Friday, September 7, 2012

Trusting Our Sacred Pause

Cultivating the habit of slowing down, arresting our forward movement for a moment in order to recollect ourselves, is called Sacred for a reason. Sacred means set apart, permeable to that which is More. A sacred place is 'some' Where where this happens--more often than not.

A lot of us love sacred places and go to them when we can. There's a certain 'feel' about them--whether they're cathedrals, forests, standing stones, mountains, canyons or quiet park benches. Sacred places 'give' us something. They 'add' something to our lives--which we find so very welcome amid the work and worry of lives that so often seem to be subtracting lots of somethings.  

In this Wendell Berry poem (What We Need Is Here) we can perhaps sense, deeply, the inherent sacredness of Life--something always available, always possible, always potentially sustaining.


Geese appear high over us,
pass, and the sky closes. Abandon,
as in love or sleep, holds
them to their way, clear
in the ancient faith: what we need
is here. And we pray, not
for new earth or heaven, but to be
quiet in heart, and in eye,
clear. What we need is here.


It's come as a shock to discover I don't have to go anywhere to go to a sacred place. 'What we need is here.' 

This doesn't mean I plan to stop taking retreats and making pilgrimages--heaven forbid!
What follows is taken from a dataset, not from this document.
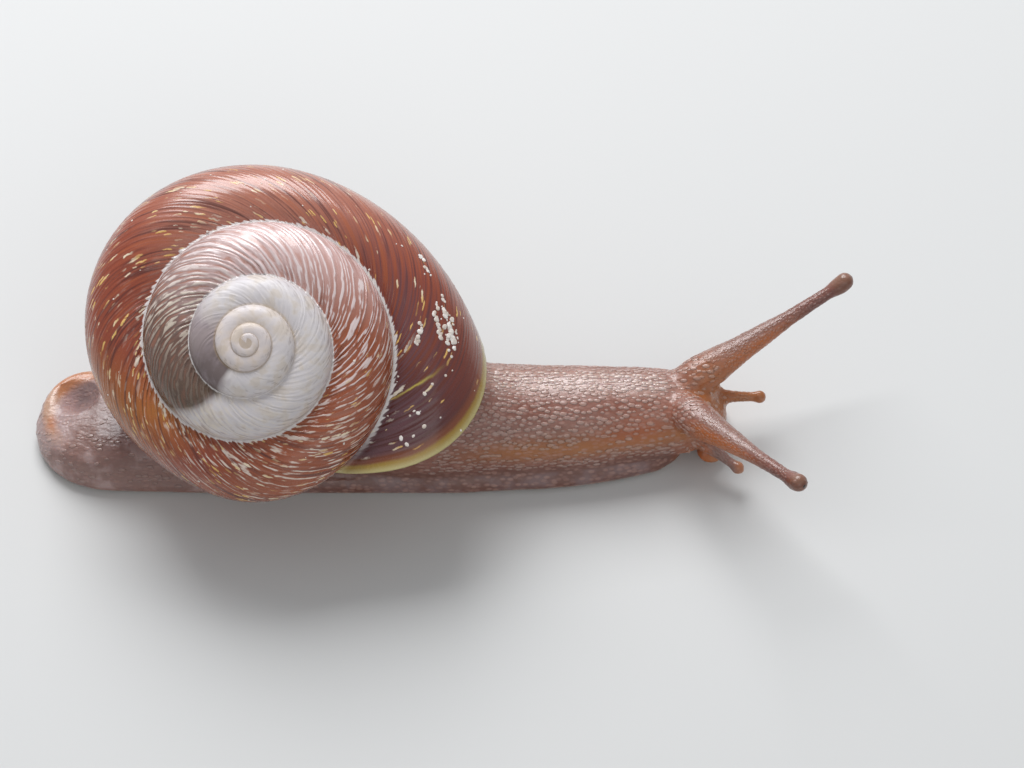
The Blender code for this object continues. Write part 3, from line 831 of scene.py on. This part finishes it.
def flesh_group():
    """Colour, roughness, wetness and fine relief of the skin, from where it lies on the body."""
    group = bpy.data.node_groups.new("Moist Flesh", "ShaderNodeTree")
    for label in ("Back", "Flank", "Fringe", "Feeler"):
        group.interface.new_socket(label, in_out="INPUT", socket_type="NodeSocketColor")
    group.interface.new_socket("Paleness and Highlight", in_out="INPUT", socket_type="NodeSocketFloat")
    group.interface.new_socket("Color", in_out="OUTPUT", socket_type="NodeSocketColor")
    for label in ("Roughness", "Wetness", "Height"):
        group.interface.new_socket(label, in_out="OUTPUT", socket_type="NodeSocketFloat")
    start = group.nodes.new("NodeGroupInput")
    given = {s.name: Field(group, s) for s in start.outputs if s.name}
    vector, (x, y, z) = place(group)
    cloud = noise(group, vector, 420.0, 4.0)
    fine = noise(group, vector, 2400.0, 3.0)
    away, pick, _ = cells_of(group, combine(group, x * 1.8, y * 3.4, z * 3.4))
    grain = away.ramp(0.62, 0.22) * (pick * 0.8 + 0.2)

    skin = mix(group, cloud.ramp(0.35, 0.65), given["Back"], (0.27, 0.115, 0.085))
    amber = z.band(4.3, 1.0) * x.ramp(3.0, 12.0) * y.ramp(1.0, -1.0)
    orange = z.band(5.2, 1.0) * x.band(19.5, 3.0) * y.ramp(1.0, -1.0)
    skin = mix(group, (amber * (cloud * 0.5 + 0.65)).clamped(), skin, given["Flank"])
    skin = mix(group, orange * 0.7, skin, (0.40, 0.085, 0.016))
    skin = mix(group, z.ramp(3.0, 1.9) * x.ramp(-12.0, -7.0) * 0.65, skin, (0.125, 0.052, 0.038))
    # Pale crest along the ridge: partly the ridge's own pale stripe, partly a painted wet highlight.
    crest_and_highlight = (y.band(0.95, 1.1) * z.ramp(5.0, 6.0) * x.ramp(7.0, 9.0) * x.ramp(23.0, 20.0)).clamped()
    skin = mix(group, crest_and_highlight * 0.55, skin, (0.56, 0.39, 0.33))
    grooves = (y.band(0.70, 0.09) + y.band(1.28, 0.09)) * z.ramp(5.5, 6.2) * x.ramp(8.0, 9.0)
    skin = mix(group, grooves.clamped() * x.ramp(22.0, 20.0) * 0.8, skin, (0.14, 0.018, 0.012))
    patches = noise(group, vector, 520.0, 3.0)
    foot = z.ramp(1.95, 1.70)
    skin = mix(group, foot * patches.ramp(0.42, 0.66) * 0.6, skin, given["Fringe"])
    skin = mix(group, z.ramp(0.70, 0.40) * 0.6, skin, (0.46, 0.38, 0.32))
    tail = x.ramp(-9.0, -14.0)
    broad = noise(group, vector, 260.0, 5.0)
    mauve = mix(group, broad.ramp(0.50, 0.58), (0.40, 0.285, 0.27), (0.235, 0.135, 0.115))
    skin = mix(group, tail * z.ramp(0.4, 1.0) * 0.85, skin, mauve)
    rim = distance_from(RIM_MIDDLE, (x, y))
    on_rim = rim.ramp(2.7, 3.5) * x.ramp(-18.0, -20.5) * z.ramp(2.0, 2.6) * y.ramp(-2.4, 0.2)
    rim_tone = mix(group, cloud.ramp(0.4, 0.6), (0.46, 0.17, 0.06), (0.50, 0.30, 0.20))
    skin = mix(group, on_rim * 0.9, skin, rim_tone)
    # The hollow under the curled rim goes from dusky mauve to near black toward the shell: the dark end is
    # painted shade in the recess.
    hollow = ((1.0 - on_rim) * x.band(-22.6, 1.7) * y.band(2.2, 1.5) * tail).clamped()
    hollow_tone_and_shade = mix(group, x.ramp(-23.6, -22.0), (0.19, 0.075, 0.066), (0.05, 0.009, 0.008))
    skin = mix(group, hollow * 0.85, skin, hollow_tone_and_shade)

    out = distance_from(FEELER_ROOT, (x, y, z))
    on_feeler = out.ramp(2.8, 5.2) * x.ramp(21.5, 23.6)
    # Feelers and knobs are grey-pink on top and orange or brown beneath, set by the way the skin faces as
    # if lit from above and behind: the paler top is partly painted highlight.
    normal = add_node(group, "ShaderNodeNewGeometry")
    facing = add_node(group, "ShaderNodeSeparateXYZ", Vector=Field(group, normal.outputs["Normal"]))
    underside_vs_top_sheen = (output(group, facing, 2) * 0.85 + output(group, facing, 1) * 0.5).ramp(0.70, 0.12)
    near = mix(group, underside_vs_top_sheen, (0.245, 0.125, 0.100), (0.46, 0.115, 0.016))
    far = mix(group, underside_vs_top_sheen, (0.20, 0.070, 0.050), given["Feeler"])
    feeler = mix(group, out.ramp(7.5, 12.5), near, far)
    knob = mix(group, underside_vs_top_sheen, (0.215, 0.098, 0.060), (0.165, 0.054, 0.026))
    feeler = mix(group, out.ramp(FEELER_KNOB, FEELER_KNOB + 1.0), feeler, knob)
    lower = z.ramp(4.0, 3.2) * x.ramp(24.2, 25.4)
    orange_share = (y.ramp(-0.5, 0.5) + x.ramp(26.4, 27.1) * 0.7 + z.ramp(2.1, 1.5)).clamped()
    lower_tone = mix(group, orange_share, (0.24, 0.125, 0.100), (0.42, 0.145, 0.040))
    feeler = mix(group, lower, feeler, lower_tone)
    skin = mix(group, on_feeler, skin, feeler)
    # Painted shade: a near-black line in the gap between the mouth lobes.
    mouth_slit_shade = y.band(0.75, 0.28) * z.ramp(2.0, 1.6) * z.ramp(0.3, 0.6) * x.ramp(24.6, 25.2)
    skin = mix(group, mouth_slit_shade.clamped() * 0.9, skin, (0.045, 0.012, 0.008))
    plain = tail * 0.6 + on_feeler * 0.7
    skin = mix(group, grain * (1.0 - plain).clamped() * 0.6, skin, (0.46, 0.26, 0.21))
    valley = x.band(25.0, 1.9) * y.band(1.5, 1.9) * z.band(4.7, 2.2) * 1.8
    skin = mix(group, valley.clamped() * 0.9, skin, (0.40, 0.120, 0.020))
    shade = x.band(-18.8, 1.9) * y.band(-1.4, 2.2) * z.ramp(1.6, 2.6)
    skin = mix(group, shade.clamped() * 0.8, skin, (0.085, 0.024, 0.019))
    # Paler granules: partly their own pale tops, partly a painted wet highlight, strongest on the ridge
    # rows.
    skin = mix(group, given["Paleness and Highlight"] * (fine * 0.7 + 0.6), skin, (0.62, 0.47, 0.42))
    collar = z.ramp(7.6, 8.6) * x.ramp(8.6, 7.0)
    skin = mix(group, collar * 0.8, skin, (0.26, 0.15, 0.06))

    end = group.nodes.new("NodeGroupOutput")
    put(group, end.inputs["Color"], skin)
    put(group, end.inputs["Roughness"], hollow * 0.3 + fine * 0.26 + 0.22)
    put(group, end.inputs["Wetness"], hollow * -0.4 + crest_and_highlight * 0.4 + 0.45)
    put(group, end.inputs["Height"], grain * 0.5 + fine * 0.7 + broad.ramp(0.47, 0.53) * tail * -0.5)
    return group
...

It just means that life, in a strange and wonderful way, can be just as rich in our ordinary 'here' as in any extraordinary 'there'. 

By cultivating a habit of the Sacred Pause over time, we prove to ourselves this is so. When we stop our usual down-pat ways of 'doing' life and start making room for ROOM--open, patient, playful, curious, kind--we get reoriented over and over to what matters most to us. This begins to happen so consistently that we can't help but trust the process more and more and more. 

Instead of being convinced that what we need is 'there' we move more and more into realizing what we need is 'here'--our here, not somebody else's. 

Practice builds trust. Trust sustains practice--a gracious spiral into sacred space.